__What you have to do__
Each line below should be reproduced without any alteration.
[start of Data segment]
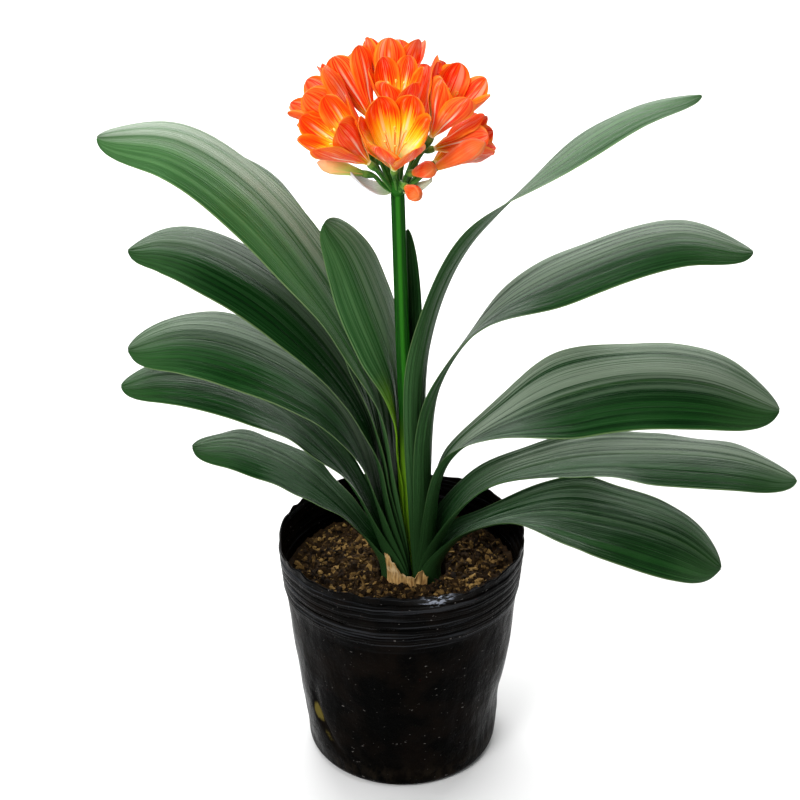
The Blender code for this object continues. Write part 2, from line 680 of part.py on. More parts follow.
def add_husk():
    """The dry tan sheath of a shed leaf, round the front of the plant's foot."""
    radius = SOIL_HOLE_RADIUS - 1.0 * MM
    rows = []
    for i in range(4):
        row = []
        for j in range(9):
            angle = math.radians(-128 + 56 * j / 8)
            top = 20 * MM + (4 * MM if j % 3 == 1 else 0) - 9 * MM * abs(j / 8 - 0.45)
            height = STOCK_TOP + SEAT + 0.2 * MM + (SOIL_TOP - STOCK_TOP + top) * i / 3
            reach = radius + 1.5 * MM * (i / 3) ** 2
            row.append(Vector((FAN_X + reach * math.cos(angle), reach * math.sin(angle), height)))
        rows.append(row)
    return add_object("husk", mesh_from("husk", *loft_slab(rows, grid_normals(rows), 0.7 * MM)), "husk")


def main():
    clear_scene()
    add_pot()
    add_soil()
    add_root_stock()
    for name in LEAVES:
        add_leaf(name)
    add_husk()
    add_scape()
    add_flowers()
    add_buds()
    add_bracts()


main()
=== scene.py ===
"""The looks of a flowering clivia in a soft black nursery pot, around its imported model. Metres, +Z up."""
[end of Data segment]
__Expected output__
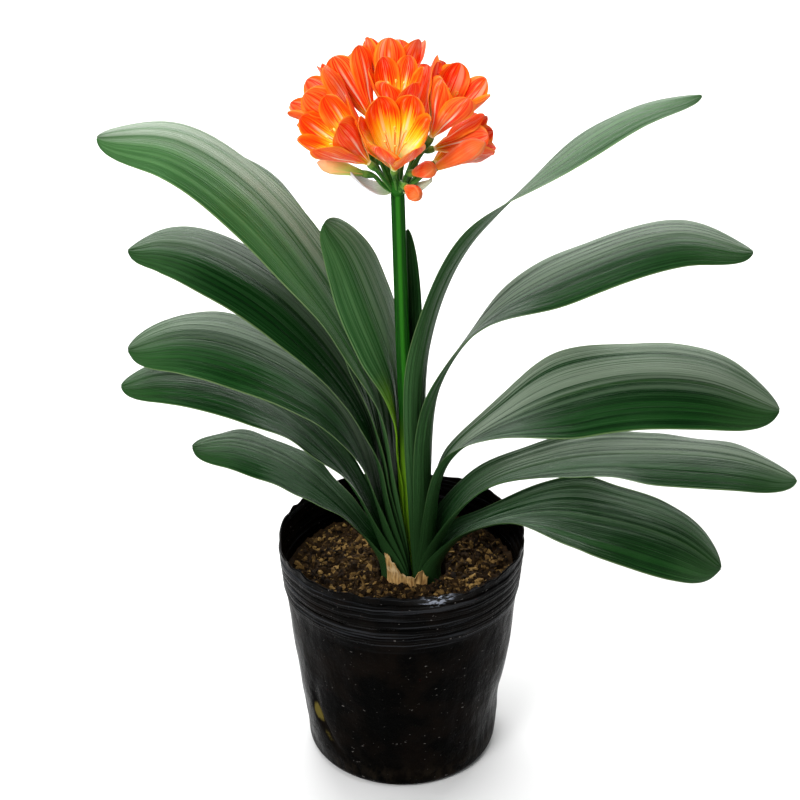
The Blender code for this object continues. Write part 2, from line 680 of part.py on. More parts follow.
def add_husk():
    """The dry tan sheath of a shed leaf, round the front of the plant's foot."""
    radius = SOIL_HOLE_RADIUS - 1.0 * MM
    rows = []
    for i in range(4):
        row = []
        for j in range(9):
            angle = math.radians(-128 + 56 * j / 8)
            top = 20 * MM + (4 * MM if j % 3 == 1 else 0) - 9 * MM * abs(j / 8 - 0.45)
            height = STOCK_TOP + SEAT + 0.2 * MM + (SOIL_TOP - STOCK_TOP + top) * i / 3
            reach = radius + 1.5 * MM * (i / 3) ** 2
            row.append(Vector((FAN_X + reach * math.cos(angle), reach * math.sin(angle), height)))
        rows.append(row)
    return add_object("husk", mesh_from("husk", *loft_slab(rows, grid_normals(rows), 0.7 * MM)), "husk")


def main():
    clear_scene()
    add_pot()
    add_soil()
    add_root_stock()
    for name in LEAVES:
        add_leaf(name)
    add_husk()
    add_scape()
    add_flowers()
    add_buds()
    add_bracts()


main()
=== scene.py ===
"""The looks of a flowering clivia in a soft black nursery pot, around its imported model. Metres, +Z up."""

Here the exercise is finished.